## Stated exercise
In the entries that follow, the first line to write out is the one containing "make() for make", and the last is the one containing "record = json.load(file)". Reproduce that stretch exactly, with nothing before or after it.

___

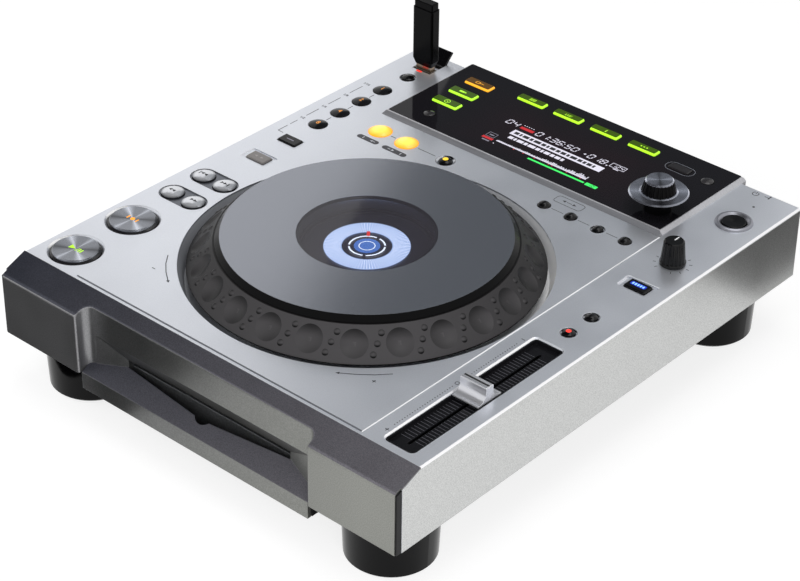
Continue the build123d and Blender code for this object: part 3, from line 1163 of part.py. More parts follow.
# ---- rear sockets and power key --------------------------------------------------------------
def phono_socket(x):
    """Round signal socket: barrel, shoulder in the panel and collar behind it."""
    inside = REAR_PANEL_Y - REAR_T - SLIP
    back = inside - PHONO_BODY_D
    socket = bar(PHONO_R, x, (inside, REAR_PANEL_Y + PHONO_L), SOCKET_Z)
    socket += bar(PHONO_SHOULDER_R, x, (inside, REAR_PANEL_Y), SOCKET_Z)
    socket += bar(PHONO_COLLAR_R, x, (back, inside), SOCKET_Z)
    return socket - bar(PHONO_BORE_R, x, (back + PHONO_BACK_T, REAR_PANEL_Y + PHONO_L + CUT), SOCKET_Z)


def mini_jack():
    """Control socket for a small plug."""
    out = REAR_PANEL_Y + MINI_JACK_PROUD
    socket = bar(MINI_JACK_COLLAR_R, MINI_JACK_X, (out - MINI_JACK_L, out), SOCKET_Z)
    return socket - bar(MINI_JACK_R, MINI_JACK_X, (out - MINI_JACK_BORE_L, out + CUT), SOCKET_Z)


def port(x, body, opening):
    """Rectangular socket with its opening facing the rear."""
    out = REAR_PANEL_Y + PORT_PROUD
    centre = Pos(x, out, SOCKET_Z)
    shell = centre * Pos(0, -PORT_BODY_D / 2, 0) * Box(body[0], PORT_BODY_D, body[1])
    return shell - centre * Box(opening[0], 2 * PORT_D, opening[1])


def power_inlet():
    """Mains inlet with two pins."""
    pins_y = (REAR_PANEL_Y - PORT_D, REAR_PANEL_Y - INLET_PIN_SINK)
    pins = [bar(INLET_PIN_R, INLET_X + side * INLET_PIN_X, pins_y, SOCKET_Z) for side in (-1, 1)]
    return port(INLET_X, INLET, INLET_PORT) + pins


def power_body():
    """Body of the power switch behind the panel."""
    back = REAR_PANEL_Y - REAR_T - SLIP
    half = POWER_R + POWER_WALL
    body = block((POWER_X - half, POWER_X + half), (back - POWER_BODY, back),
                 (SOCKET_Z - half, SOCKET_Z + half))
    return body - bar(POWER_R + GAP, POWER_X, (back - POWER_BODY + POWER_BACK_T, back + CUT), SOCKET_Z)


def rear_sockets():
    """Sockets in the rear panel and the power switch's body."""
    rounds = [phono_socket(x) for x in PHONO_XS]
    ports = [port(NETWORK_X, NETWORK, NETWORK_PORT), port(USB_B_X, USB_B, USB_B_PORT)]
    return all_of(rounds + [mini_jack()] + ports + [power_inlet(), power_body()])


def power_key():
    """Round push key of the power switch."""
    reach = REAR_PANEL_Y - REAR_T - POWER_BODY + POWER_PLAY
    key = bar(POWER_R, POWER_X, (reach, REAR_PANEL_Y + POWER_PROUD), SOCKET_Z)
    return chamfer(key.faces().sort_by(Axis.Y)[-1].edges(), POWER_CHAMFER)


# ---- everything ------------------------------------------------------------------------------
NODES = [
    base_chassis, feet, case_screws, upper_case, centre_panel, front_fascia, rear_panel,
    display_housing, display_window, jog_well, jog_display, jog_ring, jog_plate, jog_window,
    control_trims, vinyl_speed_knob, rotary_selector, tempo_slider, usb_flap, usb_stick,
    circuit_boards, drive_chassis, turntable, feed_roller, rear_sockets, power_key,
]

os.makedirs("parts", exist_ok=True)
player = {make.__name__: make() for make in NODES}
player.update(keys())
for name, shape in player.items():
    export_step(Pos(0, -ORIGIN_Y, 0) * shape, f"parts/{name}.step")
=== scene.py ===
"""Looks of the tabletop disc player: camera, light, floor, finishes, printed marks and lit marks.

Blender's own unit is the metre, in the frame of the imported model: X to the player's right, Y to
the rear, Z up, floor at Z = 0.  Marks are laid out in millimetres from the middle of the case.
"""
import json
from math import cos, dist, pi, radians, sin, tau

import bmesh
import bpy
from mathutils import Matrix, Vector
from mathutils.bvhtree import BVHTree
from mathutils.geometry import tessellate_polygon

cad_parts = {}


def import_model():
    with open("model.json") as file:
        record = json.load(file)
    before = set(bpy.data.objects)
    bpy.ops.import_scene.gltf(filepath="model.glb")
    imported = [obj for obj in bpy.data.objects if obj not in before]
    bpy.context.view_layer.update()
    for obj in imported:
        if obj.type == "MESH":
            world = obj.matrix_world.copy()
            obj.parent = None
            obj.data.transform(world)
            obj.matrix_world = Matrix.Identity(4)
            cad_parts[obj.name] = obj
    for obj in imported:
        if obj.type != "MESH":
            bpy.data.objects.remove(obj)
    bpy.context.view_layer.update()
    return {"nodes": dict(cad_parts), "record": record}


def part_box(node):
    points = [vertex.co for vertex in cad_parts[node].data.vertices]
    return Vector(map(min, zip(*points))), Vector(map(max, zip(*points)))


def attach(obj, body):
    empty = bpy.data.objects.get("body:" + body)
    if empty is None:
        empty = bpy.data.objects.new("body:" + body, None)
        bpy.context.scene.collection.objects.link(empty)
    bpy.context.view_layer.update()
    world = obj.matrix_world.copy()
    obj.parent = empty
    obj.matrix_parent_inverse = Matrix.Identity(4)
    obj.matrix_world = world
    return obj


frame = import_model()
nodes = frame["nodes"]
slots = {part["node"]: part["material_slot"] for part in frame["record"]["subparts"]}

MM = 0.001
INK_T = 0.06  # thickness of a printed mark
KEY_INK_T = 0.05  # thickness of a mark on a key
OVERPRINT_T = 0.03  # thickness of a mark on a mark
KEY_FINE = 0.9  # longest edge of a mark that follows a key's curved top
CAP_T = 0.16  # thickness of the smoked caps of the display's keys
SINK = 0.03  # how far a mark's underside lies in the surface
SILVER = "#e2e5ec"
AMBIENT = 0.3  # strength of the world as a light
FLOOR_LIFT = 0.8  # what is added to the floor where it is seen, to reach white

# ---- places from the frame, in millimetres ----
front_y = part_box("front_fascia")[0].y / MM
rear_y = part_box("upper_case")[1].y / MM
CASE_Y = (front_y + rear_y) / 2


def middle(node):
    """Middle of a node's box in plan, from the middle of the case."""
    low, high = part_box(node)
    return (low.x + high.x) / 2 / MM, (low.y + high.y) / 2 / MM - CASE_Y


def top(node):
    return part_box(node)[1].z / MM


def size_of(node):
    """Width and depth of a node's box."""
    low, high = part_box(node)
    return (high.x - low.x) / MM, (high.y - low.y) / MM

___

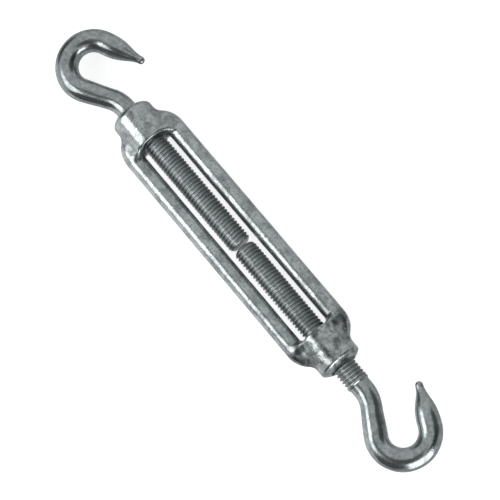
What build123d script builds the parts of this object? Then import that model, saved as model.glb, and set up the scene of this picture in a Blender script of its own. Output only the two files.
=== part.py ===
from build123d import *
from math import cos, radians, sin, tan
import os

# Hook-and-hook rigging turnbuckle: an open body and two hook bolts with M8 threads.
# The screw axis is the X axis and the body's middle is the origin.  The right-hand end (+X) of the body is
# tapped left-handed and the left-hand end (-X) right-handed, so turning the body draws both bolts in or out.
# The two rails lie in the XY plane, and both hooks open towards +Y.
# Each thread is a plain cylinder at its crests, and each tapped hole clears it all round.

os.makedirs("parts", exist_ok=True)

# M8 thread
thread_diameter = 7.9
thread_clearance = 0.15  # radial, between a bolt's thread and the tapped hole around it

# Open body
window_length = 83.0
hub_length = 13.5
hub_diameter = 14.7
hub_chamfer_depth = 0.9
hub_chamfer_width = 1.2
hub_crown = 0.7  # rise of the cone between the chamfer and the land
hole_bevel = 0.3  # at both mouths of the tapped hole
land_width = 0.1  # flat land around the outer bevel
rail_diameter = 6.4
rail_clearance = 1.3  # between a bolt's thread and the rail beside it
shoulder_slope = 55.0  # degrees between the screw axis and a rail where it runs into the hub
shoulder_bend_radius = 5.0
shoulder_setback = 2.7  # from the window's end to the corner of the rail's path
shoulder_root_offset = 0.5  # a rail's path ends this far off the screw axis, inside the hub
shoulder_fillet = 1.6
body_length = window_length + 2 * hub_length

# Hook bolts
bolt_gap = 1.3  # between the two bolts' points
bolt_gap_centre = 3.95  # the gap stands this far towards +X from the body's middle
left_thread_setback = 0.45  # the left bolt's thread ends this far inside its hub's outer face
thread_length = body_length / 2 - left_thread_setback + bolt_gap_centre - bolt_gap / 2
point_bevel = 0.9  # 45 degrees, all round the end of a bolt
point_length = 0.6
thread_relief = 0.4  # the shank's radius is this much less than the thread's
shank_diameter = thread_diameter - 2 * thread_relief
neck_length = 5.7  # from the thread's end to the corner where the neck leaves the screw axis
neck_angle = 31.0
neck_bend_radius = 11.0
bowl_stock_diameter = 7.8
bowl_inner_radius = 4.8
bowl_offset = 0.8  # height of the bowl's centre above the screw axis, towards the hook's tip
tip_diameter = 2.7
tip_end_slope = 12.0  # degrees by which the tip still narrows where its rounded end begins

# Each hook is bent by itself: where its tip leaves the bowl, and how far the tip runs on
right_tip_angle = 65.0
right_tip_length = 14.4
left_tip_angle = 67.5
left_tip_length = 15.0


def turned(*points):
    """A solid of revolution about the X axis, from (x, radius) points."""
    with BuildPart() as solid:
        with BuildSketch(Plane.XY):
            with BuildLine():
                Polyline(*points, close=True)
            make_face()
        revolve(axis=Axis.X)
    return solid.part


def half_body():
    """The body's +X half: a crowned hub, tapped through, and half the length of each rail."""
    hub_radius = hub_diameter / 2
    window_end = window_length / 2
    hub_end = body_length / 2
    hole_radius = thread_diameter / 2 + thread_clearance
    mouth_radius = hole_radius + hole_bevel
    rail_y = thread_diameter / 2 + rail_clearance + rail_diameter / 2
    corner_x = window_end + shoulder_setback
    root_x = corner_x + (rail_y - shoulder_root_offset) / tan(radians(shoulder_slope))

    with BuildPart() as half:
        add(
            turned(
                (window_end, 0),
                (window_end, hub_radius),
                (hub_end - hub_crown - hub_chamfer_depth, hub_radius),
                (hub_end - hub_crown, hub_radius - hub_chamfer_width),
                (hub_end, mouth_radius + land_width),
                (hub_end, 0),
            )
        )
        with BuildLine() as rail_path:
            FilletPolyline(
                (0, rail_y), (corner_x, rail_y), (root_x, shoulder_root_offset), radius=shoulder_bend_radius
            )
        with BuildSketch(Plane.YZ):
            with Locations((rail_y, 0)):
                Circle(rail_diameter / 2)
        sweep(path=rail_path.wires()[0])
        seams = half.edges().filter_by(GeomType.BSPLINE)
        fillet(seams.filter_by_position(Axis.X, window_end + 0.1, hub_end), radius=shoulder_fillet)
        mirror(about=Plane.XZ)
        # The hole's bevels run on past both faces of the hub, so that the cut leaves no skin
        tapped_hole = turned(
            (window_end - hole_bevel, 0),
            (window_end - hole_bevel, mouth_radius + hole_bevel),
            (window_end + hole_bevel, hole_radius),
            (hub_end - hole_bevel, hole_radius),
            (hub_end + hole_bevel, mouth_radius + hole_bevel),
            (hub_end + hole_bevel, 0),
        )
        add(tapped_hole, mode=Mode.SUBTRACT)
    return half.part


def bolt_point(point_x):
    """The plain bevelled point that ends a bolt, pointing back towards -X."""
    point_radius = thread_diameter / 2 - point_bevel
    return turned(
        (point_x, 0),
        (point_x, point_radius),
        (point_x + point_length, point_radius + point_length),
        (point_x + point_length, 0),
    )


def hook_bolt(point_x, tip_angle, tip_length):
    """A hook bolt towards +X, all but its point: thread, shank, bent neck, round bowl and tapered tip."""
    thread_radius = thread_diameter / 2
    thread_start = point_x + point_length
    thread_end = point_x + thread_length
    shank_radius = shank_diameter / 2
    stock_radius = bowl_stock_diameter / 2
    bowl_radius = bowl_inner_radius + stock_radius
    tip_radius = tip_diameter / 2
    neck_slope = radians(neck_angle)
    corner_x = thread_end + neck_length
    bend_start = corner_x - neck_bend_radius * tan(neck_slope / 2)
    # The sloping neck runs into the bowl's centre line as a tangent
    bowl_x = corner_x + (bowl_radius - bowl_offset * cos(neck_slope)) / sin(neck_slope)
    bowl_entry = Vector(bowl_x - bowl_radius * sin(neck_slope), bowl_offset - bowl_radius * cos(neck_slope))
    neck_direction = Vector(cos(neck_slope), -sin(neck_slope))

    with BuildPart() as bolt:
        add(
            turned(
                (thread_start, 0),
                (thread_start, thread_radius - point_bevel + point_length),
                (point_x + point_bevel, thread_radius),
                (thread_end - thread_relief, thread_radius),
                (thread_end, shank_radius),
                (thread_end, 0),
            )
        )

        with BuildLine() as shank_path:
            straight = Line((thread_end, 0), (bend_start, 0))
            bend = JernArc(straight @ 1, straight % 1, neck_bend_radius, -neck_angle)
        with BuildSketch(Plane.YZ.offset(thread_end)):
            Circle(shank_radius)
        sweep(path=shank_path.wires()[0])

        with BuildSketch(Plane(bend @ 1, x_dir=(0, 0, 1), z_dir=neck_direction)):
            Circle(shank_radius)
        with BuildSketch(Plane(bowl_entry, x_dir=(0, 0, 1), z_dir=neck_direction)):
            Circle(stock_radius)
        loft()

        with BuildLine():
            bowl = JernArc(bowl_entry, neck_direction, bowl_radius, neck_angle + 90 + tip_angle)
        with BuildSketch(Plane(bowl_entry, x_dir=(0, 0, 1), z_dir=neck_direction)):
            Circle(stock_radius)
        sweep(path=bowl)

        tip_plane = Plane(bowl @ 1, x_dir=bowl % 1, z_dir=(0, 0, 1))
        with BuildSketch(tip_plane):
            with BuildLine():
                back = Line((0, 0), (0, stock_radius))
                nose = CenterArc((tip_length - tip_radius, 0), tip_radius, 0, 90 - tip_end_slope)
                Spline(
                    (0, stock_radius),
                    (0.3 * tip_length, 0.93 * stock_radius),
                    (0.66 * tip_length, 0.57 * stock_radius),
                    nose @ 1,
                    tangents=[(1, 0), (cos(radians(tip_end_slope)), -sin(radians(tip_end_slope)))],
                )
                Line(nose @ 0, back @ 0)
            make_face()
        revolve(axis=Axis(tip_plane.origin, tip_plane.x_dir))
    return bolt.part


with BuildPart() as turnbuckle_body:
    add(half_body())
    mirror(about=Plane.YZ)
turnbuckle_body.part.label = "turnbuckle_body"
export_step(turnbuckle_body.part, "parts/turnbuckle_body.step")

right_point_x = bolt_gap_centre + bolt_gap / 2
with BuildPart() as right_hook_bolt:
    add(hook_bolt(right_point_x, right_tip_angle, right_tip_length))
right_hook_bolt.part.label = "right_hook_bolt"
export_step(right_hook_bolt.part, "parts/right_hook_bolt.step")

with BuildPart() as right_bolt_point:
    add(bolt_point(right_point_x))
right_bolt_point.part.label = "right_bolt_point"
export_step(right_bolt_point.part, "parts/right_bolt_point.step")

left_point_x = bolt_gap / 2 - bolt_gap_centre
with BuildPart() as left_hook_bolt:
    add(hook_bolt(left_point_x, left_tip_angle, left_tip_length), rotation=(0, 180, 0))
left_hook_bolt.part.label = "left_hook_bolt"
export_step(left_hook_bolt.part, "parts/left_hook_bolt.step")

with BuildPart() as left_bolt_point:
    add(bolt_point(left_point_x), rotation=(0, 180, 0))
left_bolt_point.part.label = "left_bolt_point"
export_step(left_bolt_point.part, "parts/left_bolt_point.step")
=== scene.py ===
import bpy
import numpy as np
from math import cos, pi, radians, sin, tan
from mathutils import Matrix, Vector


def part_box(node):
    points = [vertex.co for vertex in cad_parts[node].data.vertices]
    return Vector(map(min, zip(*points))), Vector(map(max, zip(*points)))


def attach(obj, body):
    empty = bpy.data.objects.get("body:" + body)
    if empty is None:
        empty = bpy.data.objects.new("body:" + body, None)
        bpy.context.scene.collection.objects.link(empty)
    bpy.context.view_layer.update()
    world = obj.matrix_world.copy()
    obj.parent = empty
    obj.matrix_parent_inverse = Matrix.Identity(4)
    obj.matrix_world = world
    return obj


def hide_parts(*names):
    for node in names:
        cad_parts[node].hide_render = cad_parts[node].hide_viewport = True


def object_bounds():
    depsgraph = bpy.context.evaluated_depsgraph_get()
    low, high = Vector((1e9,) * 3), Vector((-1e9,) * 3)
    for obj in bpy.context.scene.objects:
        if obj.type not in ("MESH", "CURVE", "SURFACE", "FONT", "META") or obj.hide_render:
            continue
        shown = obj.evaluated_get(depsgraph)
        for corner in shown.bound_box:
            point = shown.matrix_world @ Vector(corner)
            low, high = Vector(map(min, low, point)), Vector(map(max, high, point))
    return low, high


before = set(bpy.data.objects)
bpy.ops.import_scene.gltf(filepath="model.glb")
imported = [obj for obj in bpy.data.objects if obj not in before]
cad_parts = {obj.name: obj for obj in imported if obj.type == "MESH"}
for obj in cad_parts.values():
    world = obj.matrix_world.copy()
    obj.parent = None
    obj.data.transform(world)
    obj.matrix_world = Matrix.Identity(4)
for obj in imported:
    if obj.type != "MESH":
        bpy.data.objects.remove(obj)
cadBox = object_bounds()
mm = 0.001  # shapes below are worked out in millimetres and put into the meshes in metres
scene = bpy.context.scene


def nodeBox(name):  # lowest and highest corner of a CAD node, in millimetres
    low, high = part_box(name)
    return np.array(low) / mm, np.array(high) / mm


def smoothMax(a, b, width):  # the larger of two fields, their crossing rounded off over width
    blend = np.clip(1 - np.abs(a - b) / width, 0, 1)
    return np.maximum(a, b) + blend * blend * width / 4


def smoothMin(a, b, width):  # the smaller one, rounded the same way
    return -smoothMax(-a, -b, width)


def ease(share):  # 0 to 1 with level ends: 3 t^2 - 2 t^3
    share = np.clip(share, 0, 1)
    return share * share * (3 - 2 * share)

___

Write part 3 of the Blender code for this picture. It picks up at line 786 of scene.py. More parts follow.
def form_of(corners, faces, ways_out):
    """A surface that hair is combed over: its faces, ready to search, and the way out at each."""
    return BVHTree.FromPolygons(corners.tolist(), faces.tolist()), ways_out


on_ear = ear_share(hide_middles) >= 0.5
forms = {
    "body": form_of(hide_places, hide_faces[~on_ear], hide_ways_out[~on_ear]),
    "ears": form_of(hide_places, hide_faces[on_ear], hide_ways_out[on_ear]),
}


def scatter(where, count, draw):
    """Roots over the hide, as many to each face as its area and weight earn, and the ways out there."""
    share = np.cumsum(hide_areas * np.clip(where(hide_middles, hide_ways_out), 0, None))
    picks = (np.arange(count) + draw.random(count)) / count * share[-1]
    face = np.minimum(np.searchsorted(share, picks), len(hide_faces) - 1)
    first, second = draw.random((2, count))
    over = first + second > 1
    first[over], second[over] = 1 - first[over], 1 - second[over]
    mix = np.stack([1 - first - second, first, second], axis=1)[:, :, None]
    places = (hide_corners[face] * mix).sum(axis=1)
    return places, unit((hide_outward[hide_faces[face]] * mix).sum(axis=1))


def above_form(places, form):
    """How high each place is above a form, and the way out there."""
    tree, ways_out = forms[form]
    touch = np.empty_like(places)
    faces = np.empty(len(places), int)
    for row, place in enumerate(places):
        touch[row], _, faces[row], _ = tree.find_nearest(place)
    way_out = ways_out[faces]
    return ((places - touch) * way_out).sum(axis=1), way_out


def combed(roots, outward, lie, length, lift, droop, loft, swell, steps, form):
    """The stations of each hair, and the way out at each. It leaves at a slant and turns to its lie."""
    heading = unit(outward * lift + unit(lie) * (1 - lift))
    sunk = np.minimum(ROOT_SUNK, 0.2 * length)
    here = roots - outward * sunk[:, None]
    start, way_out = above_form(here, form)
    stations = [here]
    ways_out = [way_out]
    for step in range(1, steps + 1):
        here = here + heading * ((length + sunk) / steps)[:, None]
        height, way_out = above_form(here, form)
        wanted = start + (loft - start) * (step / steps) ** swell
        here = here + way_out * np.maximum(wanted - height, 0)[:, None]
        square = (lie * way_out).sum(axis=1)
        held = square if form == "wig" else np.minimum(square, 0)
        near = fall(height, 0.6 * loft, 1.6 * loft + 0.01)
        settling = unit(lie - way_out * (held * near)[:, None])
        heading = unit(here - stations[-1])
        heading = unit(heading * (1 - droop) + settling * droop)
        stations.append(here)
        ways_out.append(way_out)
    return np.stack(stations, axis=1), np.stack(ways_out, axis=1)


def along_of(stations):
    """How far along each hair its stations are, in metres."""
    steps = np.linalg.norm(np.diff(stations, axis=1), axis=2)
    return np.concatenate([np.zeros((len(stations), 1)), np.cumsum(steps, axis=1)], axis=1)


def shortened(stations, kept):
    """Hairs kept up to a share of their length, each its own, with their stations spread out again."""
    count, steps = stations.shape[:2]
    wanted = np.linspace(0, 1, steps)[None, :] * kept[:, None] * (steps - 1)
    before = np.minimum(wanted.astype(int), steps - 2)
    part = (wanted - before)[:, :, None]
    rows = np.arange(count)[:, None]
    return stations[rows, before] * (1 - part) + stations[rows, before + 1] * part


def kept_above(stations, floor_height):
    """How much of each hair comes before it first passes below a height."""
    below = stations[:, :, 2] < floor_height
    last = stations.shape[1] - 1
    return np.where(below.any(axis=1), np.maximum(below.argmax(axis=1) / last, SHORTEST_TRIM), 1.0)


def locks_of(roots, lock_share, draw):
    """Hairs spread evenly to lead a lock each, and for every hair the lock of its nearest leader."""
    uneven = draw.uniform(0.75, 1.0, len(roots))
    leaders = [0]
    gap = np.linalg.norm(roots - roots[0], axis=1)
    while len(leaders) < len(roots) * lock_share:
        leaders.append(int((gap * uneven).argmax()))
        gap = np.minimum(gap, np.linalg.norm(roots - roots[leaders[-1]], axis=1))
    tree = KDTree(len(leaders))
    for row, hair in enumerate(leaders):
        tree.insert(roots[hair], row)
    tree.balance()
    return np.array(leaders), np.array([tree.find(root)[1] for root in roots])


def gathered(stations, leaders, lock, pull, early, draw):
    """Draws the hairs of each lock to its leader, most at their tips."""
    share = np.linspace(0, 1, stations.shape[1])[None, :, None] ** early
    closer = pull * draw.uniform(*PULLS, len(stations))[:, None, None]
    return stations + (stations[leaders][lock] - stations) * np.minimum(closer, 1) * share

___

## Answer for this exercise
player = {make.__name__: make() for make in NODES}
player.update(keys())
for name, shape in player.items():
    export_step(Pos(0, -ORIGIN_Y, 0) * shape, f"parts/{name}.step")
=== scene.py ===
"""Looks of the tabletop disc player: camera, light, floor, finishes, printed marks and lit marks.

Blender's own unit is the metre, in the frame of the imported model: X to the player's right, Y to
the rear, Z up, floor at Z = 0.  Marks are laid out in millimetres from the middle of the case.
"""
import json
from math import cos, dist, pi, radians, sin, tau

import bmesh
import bpy
from mathutils import Matrix, Vector
from mathutils.bvhtree import BVHTree
from mathutils.geometry import tessellate_polygon

cad_parts = {}


def import_model():
    with open("model.json") as file:
        record = json.load(file)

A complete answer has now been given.